Technology does a great job of keeping us all connected, but now is a great opportunity to get some alone time. Consider using this period as a chance to meditate a little more, read a book for fun, or cross something off your bucket list. Time alone is valuable in processing your emotions. It is important to acknowledge how you are feeling and reflect on how you want to move forward.


Challenge yourself to pick up one new hobby. We all have something that we've wanted to do but haven't had the time to explore yet. Stay curious and seek out a new activity or adventure that you have been putting on the back-burner! Maybe you'll stumble across a newfound passion.




8. Prioritize Your Sleep

Reaching REM cycles is super important in helping to manage stress and improve overall well-being. The CDC recommends that college-age students get an average of 8 hours of sleep a night and a minimum of 7 hours. Keeping a regular sleep schedule will help you stay structured, and also keep your circadian rhythms balanced; circadian rhythms are crucial for regulating your body and health. Getting a better sleep schedule will help improve your course performance and reduce your stress.

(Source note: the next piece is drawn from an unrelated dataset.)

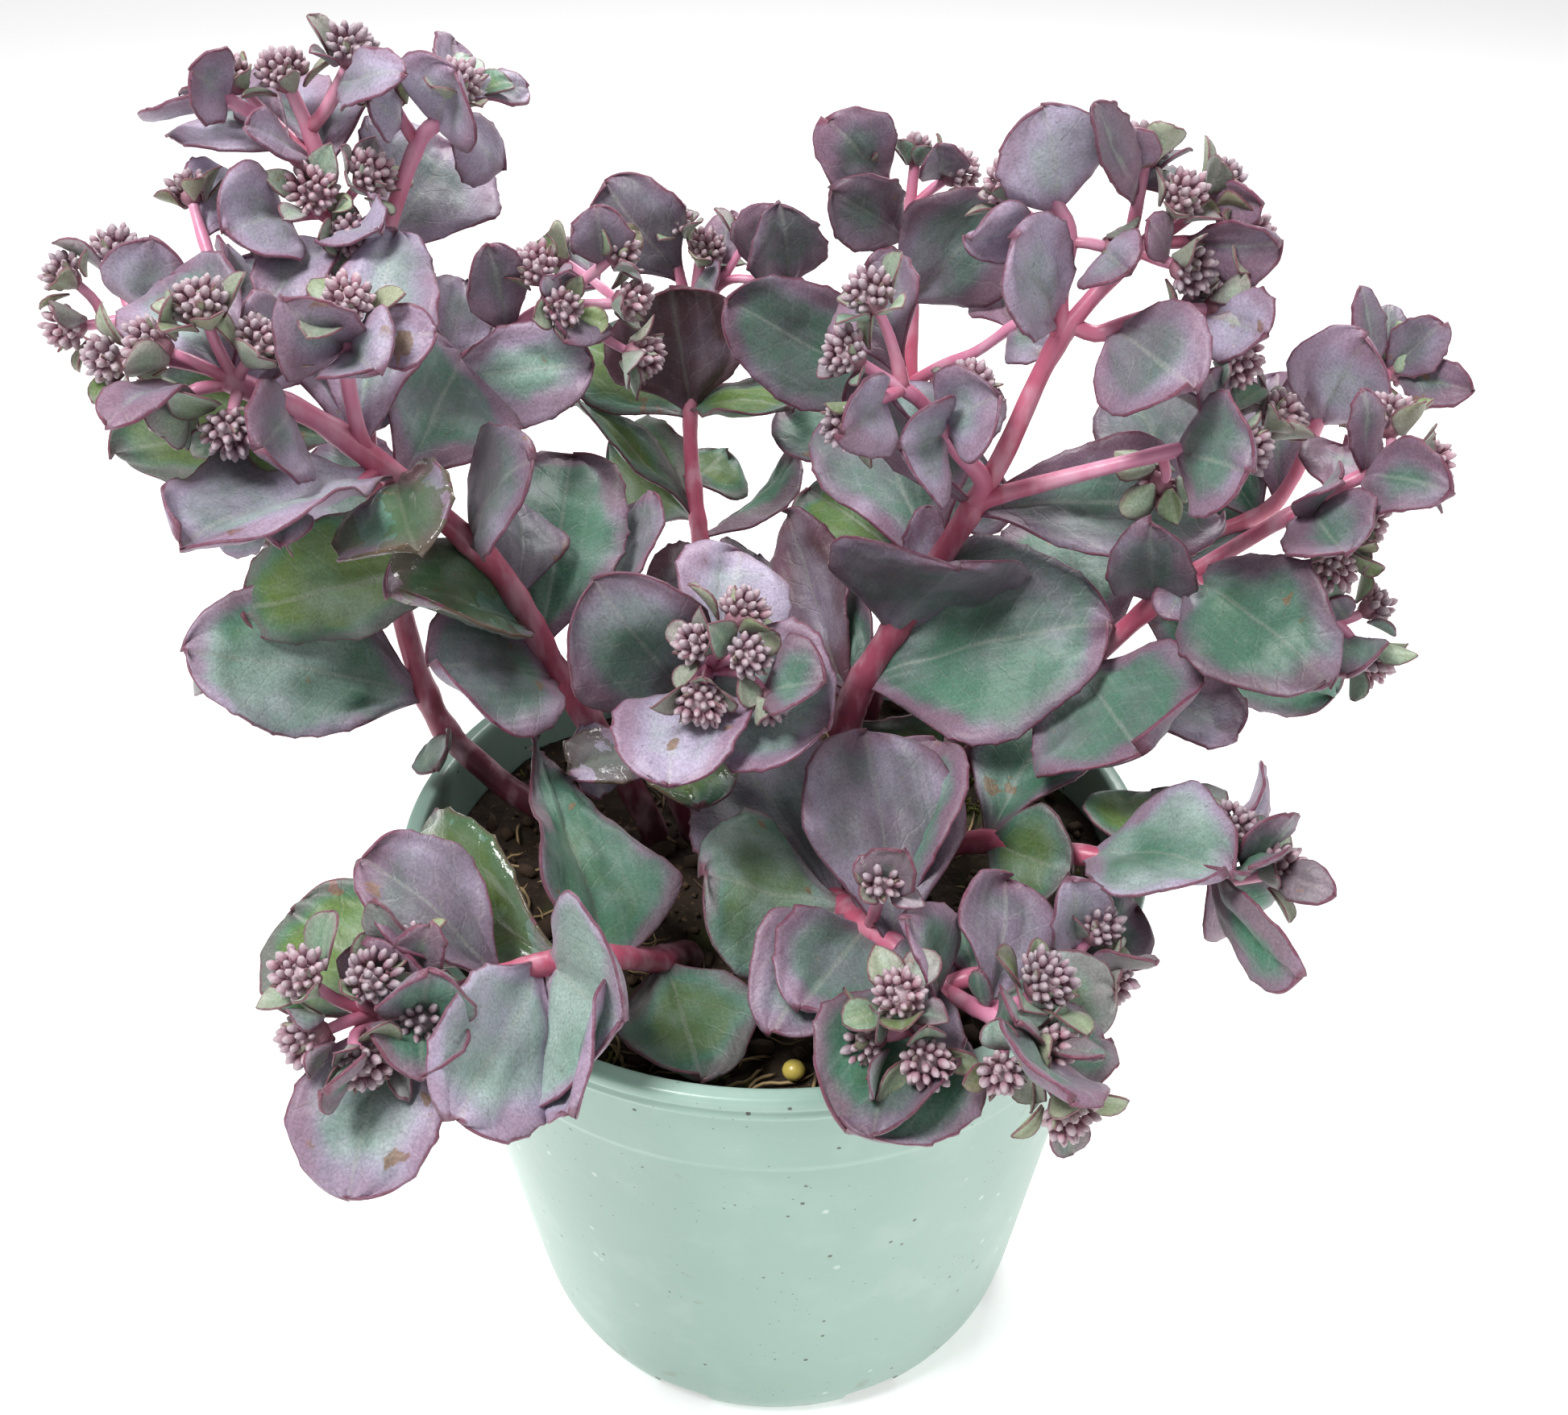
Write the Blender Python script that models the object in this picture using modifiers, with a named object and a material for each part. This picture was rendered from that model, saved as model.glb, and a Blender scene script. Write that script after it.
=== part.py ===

In order to maintain a good sleep schedule, try to go to bed and wake up at roughly the same time every day. Getting good exercise throughout the day (see tip #3) and limiting caffeine before bedtime can help regulate your sleep schedule. If you are having a hard time going to sleep, put down the phone and pick up a book! Reading a chapter can help relax your mind and get you to bed quicker than your over-stimulating smartphone.


Above all, it is important to continue taking care of yourself throughout this time. Check-in on your friends, family, and peers. If you are struggling, do not hesitate to reach out to remote mental health resources or counseling services.